Critics say the result has often been contradictory incentives that provide little help to struggling borrowers. For instance, loan servicers are paid $2.11 a month for each borrower in good standing, but only 50 cents a month for borrowers who are seriously delinquent, too little to devote much time to them.

Guarantee agencies are paid a default aversion fee, equal to 1 percent of the loan balance, if they prevent a borrower from going into default. But the same agencies get paid much higher fees for collecting or rehabilitating a defaulted loan.

And debt collectors are rewarded primarily for collecting as much as possible, not for making sure a borrower can afford the payments, critics say.

Introduced in 2009, income-based repayment was supposed to help change that by allowing borrowers with high levels of debt but modest incomes to make relatively small payments over a long term. But many borrowers were never told about the income-based option, and many others have been frustrated by the onerous requirements. So far, 1.6 million borrowers have applied for income-based repayment; 920,000 are active participants and another 412,000 applications are pending.

In a June memo, President Obama wrote that “too few borrowers are aware of the options available to them to help manage their student loan debt.”

Education officials say there are changes in the works that could help struggling borrowers and perhaps reduce the default rate, which they attribute to the sluggish economy and dismal results among profit-making colleges.

Under proposed regulations, debt collectors would be required to offer borrowers an affordable payment plan.
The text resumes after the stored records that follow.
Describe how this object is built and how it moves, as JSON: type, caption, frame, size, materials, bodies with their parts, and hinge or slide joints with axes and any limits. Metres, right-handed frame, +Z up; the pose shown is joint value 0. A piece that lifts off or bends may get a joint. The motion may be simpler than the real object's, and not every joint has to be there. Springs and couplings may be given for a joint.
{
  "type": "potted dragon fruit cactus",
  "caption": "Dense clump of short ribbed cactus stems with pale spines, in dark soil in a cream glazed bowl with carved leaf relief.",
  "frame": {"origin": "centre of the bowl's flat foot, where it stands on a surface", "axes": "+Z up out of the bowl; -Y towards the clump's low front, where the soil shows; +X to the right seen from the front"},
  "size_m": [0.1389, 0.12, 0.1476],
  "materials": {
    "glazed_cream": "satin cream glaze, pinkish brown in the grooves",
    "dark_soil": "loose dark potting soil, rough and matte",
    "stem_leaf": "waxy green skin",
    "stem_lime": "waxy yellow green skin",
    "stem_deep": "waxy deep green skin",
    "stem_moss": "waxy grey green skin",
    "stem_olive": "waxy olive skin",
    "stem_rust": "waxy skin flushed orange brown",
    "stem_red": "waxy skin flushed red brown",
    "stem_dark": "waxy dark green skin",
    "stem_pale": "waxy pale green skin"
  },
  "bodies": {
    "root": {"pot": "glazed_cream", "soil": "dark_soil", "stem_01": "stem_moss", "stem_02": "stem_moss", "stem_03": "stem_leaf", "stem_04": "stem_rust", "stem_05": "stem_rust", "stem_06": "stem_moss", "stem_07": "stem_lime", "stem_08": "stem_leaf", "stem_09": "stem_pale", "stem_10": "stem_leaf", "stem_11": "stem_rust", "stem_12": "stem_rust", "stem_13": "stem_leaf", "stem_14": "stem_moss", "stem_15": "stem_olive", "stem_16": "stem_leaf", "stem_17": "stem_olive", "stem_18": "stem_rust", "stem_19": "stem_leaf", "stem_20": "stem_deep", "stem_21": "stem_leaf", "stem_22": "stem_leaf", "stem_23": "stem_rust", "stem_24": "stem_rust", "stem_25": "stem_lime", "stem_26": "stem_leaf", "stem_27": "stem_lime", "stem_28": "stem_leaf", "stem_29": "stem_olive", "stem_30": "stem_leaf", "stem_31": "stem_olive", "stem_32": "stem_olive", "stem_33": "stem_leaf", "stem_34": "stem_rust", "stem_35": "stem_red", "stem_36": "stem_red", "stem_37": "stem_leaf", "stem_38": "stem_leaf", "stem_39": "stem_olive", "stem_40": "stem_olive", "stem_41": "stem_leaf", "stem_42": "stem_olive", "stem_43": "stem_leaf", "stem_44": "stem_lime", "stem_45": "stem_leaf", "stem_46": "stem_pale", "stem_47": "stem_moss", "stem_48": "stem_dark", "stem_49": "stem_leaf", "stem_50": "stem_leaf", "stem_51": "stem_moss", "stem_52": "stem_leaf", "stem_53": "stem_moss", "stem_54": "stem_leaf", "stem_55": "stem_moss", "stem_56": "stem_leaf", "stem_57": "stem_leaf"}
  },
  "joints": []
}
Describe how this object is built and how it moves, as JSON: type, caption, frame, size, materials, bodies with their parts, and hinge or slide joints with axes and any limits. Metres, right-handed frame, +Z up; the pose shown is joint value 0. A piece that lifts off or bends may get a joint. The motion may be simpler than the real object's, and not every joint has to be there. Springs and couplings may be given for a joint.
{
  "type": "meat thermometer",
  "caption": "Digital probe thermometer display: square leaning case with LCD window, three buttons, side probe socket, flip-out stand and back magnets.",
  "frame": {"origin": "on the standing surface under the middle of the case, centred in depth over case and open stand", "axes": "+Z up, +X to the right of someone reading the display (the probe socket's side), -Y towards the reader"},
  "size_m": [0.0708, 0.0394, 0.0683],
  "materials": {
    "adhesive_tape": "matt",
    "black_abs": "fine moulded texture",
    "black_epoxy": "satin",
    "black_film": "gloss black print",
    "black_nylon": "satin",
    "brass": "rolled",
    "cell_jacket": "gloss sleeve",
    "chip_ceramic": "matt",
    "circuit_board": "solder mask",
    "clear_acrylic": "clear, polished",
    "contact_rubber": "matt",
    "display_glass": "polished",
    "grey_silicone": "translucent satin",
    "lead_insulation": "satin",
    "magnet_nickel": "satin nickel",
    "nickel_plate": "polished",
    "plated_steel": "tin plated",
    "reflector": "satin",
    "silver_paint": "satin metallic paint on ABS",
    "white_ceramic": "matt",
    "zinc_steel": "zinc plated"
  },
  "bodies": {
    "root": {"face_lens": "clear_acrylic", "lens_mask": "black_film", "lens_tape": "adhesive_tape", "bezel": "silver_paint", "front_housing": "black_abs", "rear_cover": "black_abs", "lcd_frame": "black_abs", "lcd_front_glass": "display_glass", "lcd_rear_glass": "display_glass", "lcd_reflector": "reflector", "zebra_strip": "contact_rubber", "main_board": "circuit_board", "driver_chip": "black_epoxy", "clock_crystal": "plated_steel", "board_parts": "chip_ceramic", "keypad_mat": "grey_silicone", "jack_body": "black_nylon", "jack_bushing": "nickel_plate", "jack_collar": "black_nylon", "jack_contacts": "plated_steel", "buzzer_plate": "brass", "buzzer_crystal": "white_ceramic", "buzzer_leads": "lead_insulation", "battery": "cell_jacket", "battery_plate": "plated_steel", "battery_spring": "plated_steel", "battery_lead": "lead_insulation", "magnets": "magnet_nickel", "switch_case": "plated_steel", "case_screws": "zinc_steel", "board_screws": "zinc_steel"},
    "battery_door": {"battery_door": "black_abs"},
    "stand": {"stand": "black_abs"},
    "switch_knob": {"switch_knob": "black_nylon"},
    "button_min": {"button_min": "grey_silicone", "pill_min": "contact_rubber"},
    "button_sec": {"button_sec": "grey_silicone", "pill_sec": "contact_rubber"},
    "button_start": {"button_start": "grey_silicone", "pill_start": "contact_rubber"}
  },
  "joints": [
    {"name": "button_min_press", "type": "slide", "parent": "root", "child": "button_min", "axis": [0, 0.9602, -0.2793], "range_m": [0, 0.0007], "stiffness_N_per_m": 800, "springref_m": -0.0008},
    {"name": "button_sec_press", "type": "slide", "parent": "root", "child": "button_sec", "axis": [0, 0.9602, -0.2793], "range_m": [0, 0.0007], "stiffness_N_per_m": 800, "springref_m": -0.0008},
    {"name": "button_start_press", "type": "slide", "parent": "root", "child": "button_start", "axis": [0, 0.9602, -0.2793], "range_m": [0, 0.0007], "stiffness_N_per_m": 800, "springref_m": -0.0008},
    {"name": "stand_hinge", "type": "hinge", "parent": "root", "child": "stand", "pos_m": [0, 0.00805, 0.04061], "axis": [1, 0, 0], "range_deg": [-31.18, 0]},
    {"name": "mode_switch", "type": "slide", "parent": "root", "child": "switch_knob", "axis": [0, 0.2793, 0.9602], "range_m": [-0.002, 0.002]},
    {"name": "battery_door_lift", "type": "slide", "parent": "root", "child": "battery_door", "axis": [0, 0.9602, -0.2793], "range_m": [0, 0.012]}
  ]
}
And, the department vows to do a better job of publicizing income-based repayment, including telling borrowers about the plan before they leave college.
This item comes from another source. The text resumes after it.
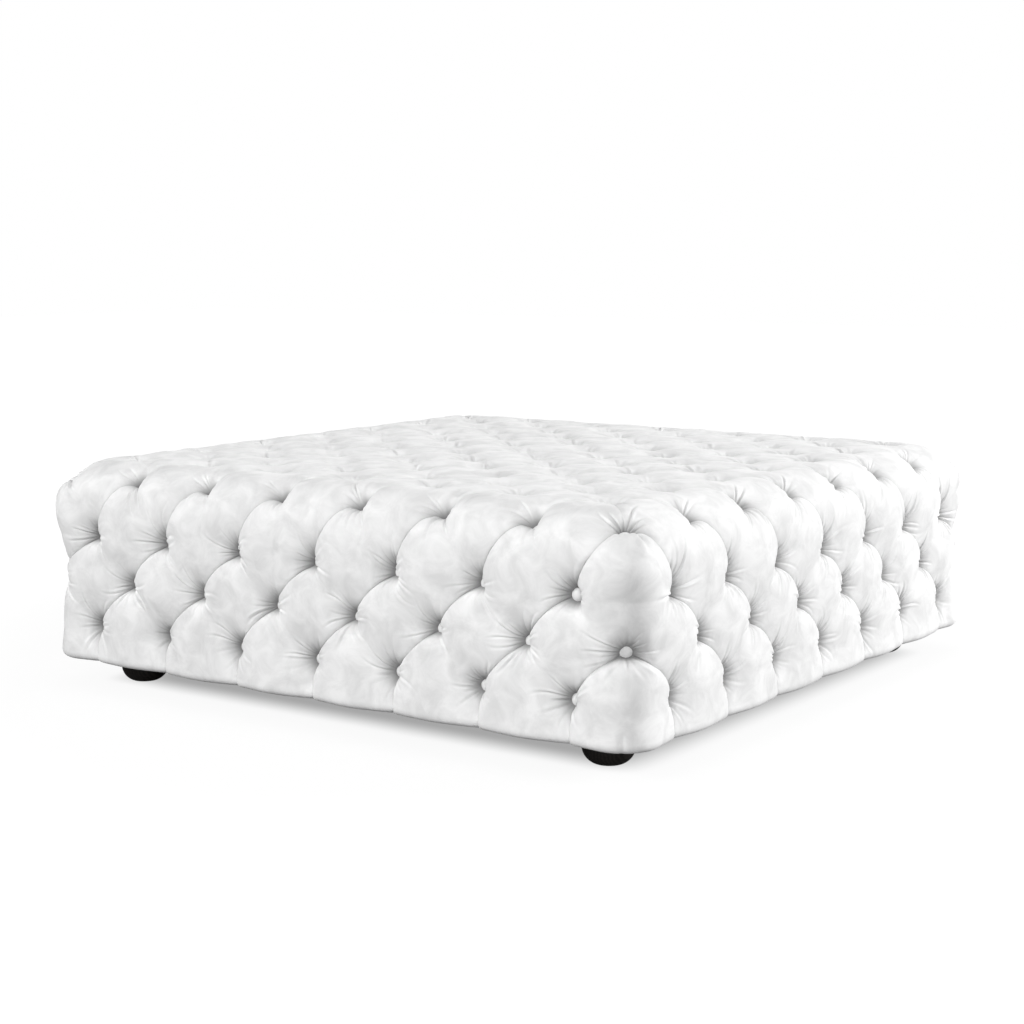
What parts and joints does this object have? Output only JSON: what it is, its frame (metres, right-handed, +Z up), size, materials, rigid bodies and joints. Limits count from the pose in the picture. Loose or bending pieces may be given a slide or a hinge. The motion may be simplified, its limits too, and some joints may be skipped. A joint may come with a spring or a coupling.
{
  "type": "ottoman coffee table",
  "caption": "Low square ottoman coffee table, diamond deep-buttoned all over in pale velvet with covered buttons, on small black bun feet",
  "frame": {"origin": "on the floor under the centre of the footprint", "axes": "+Z up, front face towards -Y, right side towards +X"},
  "size_m": [1.3, 1.3, 0.425],
  "materials": {
    "velvet": "very pale grey-white short-pile velvet",
    "wadding": "white polyester fibre wadding",
    "foam": "cream upholstery foam",
    "plywood": "raw birch plywood",
    "timber": "planed pine",
    "black_wood": "turned hardwood, black satin lacquer",
    "dust_cloth": "black non-woven dust cover cloth",
    "twine": "waxed button twine",
    "zinc_steel": "zinc plated steel"
  },
  "bodies": {
    "root": {"bottom_rail_back": "timber", "bottom_rail_front": "timber", "bottom_rail_left": "timber", "bottom_rail_right": "timber", "buttons_back": "velvet", "buttons_corner": "velvet", "buttons_edge": "velvet", "buttons_front": "velvet", "buttons_left": "velvet", "buttons_right": "velvet", "buttons_top": "velvet", "cover_back": "velvet", "cover_front": "velvet", "cover_left": "velvet", "cover_right": "velvet", "cover_top": "velvet", "deck": "plywood", "deck_screws": "zinc_steel", "dust_cover": "dust_cloth", "foam_back": "foam", "foam_front": "foam", "foam_left": "foam", "foam_right": "foam", "foam_top": "foam", "foot_back_left": "black_wood", "foot_back_right": "black_wood", "foot_front_left": "black_wood", "foot_front_right": "black_wood", "foot_plate_back_left": "plywood", "foot_plate_back_right": "plywood", "foot_plate_front_left": "plywood", "foot_plate_front_right": "plywood", "hanger_bolts": "zinc_steel", "joist_1": "timber", "joist_2": "timber", "joist_3": "timber", "joist_4": "timber", "panel_back": "plywood", "panel_front": "plywood", "panel_left": "plywood", "panel_right": "plywood", "post_back_left": "timber", "post_back_right": "timber", "post_front_left": "timber", "post_front_right": "timber", "tee_nuts": "zinc_steel", "tie_toggles": "zinc_steel", "ties_edge": "twine", "ties_side": "twine", "ties_top": "twine", "top_rail_back": "timber", "top_rail_front": "timber", "top_rail_left": "timber", "top_rail_right": "timber", "wadding_back": "wadding", "wadding_front": "wadding", "wadding_left": "wadding", "wadding_right": "wadding", "wadding_top": "wadding"}
  },
  "joints": []
}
In addition, borrowers will be able to apply for income-based repayment online rather than going through their loan servicer. Monthly payments will be reduced to 10 percent of discretionary income, down from 15 percent.

But efforts to change the incentive structure for guarantee agencies have stalled. And the Obama administration’s efforts to impose new regulations on profit-making colleges were initially watered down and then significantly weakened by a federal court judge.
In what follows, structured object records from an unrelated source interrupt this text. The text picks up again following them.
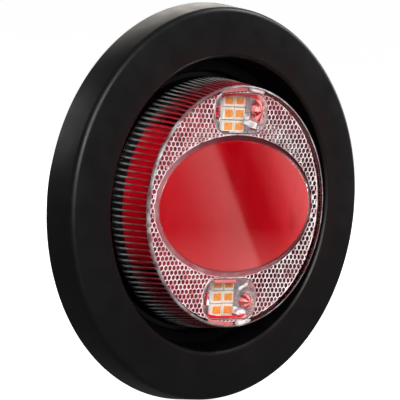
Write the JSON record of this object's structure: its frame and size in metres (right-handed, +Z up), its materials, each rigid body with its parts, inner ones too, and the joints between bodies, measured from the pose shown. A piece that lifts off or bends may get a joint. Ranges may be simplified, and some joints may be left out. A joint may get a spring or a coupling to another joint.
{
  "type": "trailer tail light",
  "caption": "Round sealed LED tail lamp with a clear fluted lens over a red oval-faced inner lens, two clear LED windows and a rear plug socket, seated in a thick rubber panel grommet.",
  "frame": {"origin": "on the lamp's axis in the plane of the panel's outer face, which is the back face of the grommet's flange", "axes": "+Z up through the upper LED window, -Y out of the front of the lamp, +Y into the panel, +X to the right seen from the front"},
  "size_m": [0.0924, 0.0334, 0.0924],
  "materials": {
    "grommet_rubber": "satin moulded black rubber",
    "housing_plastic": "satin black",
    "clear_lens": "clear, polished",
    "red_lens": "deep red, polished",
    "seal_rubber": "matt",
    "circuit_board": "white solder mask",
    "reflector": "bright metallised",
    "clear_optic": "clear, polished",
    "led_body": "white",
    "led_phosphor": "amber silicone",
    "screw_steel": "zinc plated",
    "pin_brass": "bright",
    "solder": "bright solder",
    "potting_resin": "cast resin",
    "chip_plastic": "moulded",
    "chip_ceramic": "ceramic"
  },
  "bodies": {
    "grommet": {"rubber_grommet": "grommet_rubber"},
    "lamp": {"lamp_housing": "housing_plastic", "outer_lens": "clear_lens", "red_inner_lens": "red_lens", "lens_seal": "seal_rubber", "circuit_board": "circuit_board", "reflector_upper": "reflector", "reflector_lower": "reflector", "window_optic_upper": "clear_optic", "window_optic_lower": "clear_optic", "led_packages_upper": "led_body", "led_packages_lower": "led_body", "led_emitters_upper": "led_phosphor", "led_emitters_lower": "led_phosphor", "board_screws": "screw_steel", "terminal_pin_power": "pin_brass", "terminal_pin_ground": "pin_brass", "solder_joints": "solder", "potting_compound": "potting_resin", "driver_chip": "chip_plastic", "bridge_rectifier": "chip_plastic", "surge_suppressor": "chip_plastic", "chip_resistors": "chip_ceramic", "chip_capacitors": "chip_ceramic"}
  },
  "joints": [
    {"name": "lamp_turn", "type": "hinge", "parent": "grommet", "child": "lamp", "pos_m": [0, 0, 0], "axis": [0, 1, 0], "continuous": true}
  ]
}
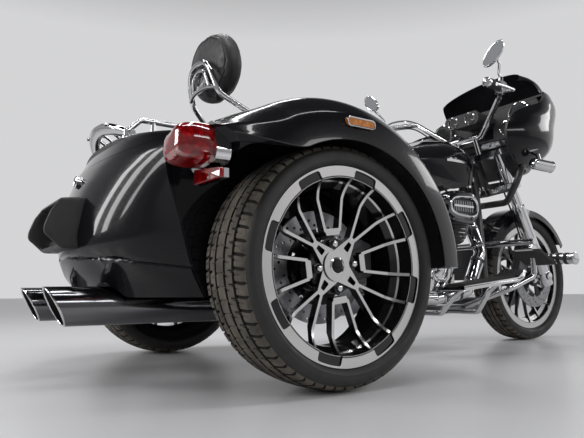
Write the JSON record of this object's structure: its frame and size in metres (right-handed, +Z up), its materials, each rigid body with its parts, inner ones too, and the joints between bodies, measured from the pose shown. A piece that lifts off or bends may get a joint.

“We’re trying to balance two priorities, working with students who have fallen on hard times while trying to be good stewards of the taxpayers’ dollar,” said Justin Hamilton, a Department of Education spokesman. “We’re always going to be in a process of continuous improvement.”

Lindsay Franke, of Naugatuck, Conn., is among the borrowers taking advantage of income-based repayment. While her monthly payment is now lower, Ms. Franke, who is 28 and has a master’s degree in business administration from Albertus Magnus College, said the program had not changed a crushing reality: she still owes too much money and makes too little to pay it off. A marketing coordinator for a law firm, she filed for bankruptcy last year because she could not afford her mortgage, car payment and student loans. She lost the house, but still owes $115,000 in student loans, both private and federal. Under income-based repayment, she pays $325 a month on her federal loans; she also pays $250 a month on her private loans.

“I will never have my head above water,” Ms. Franke said.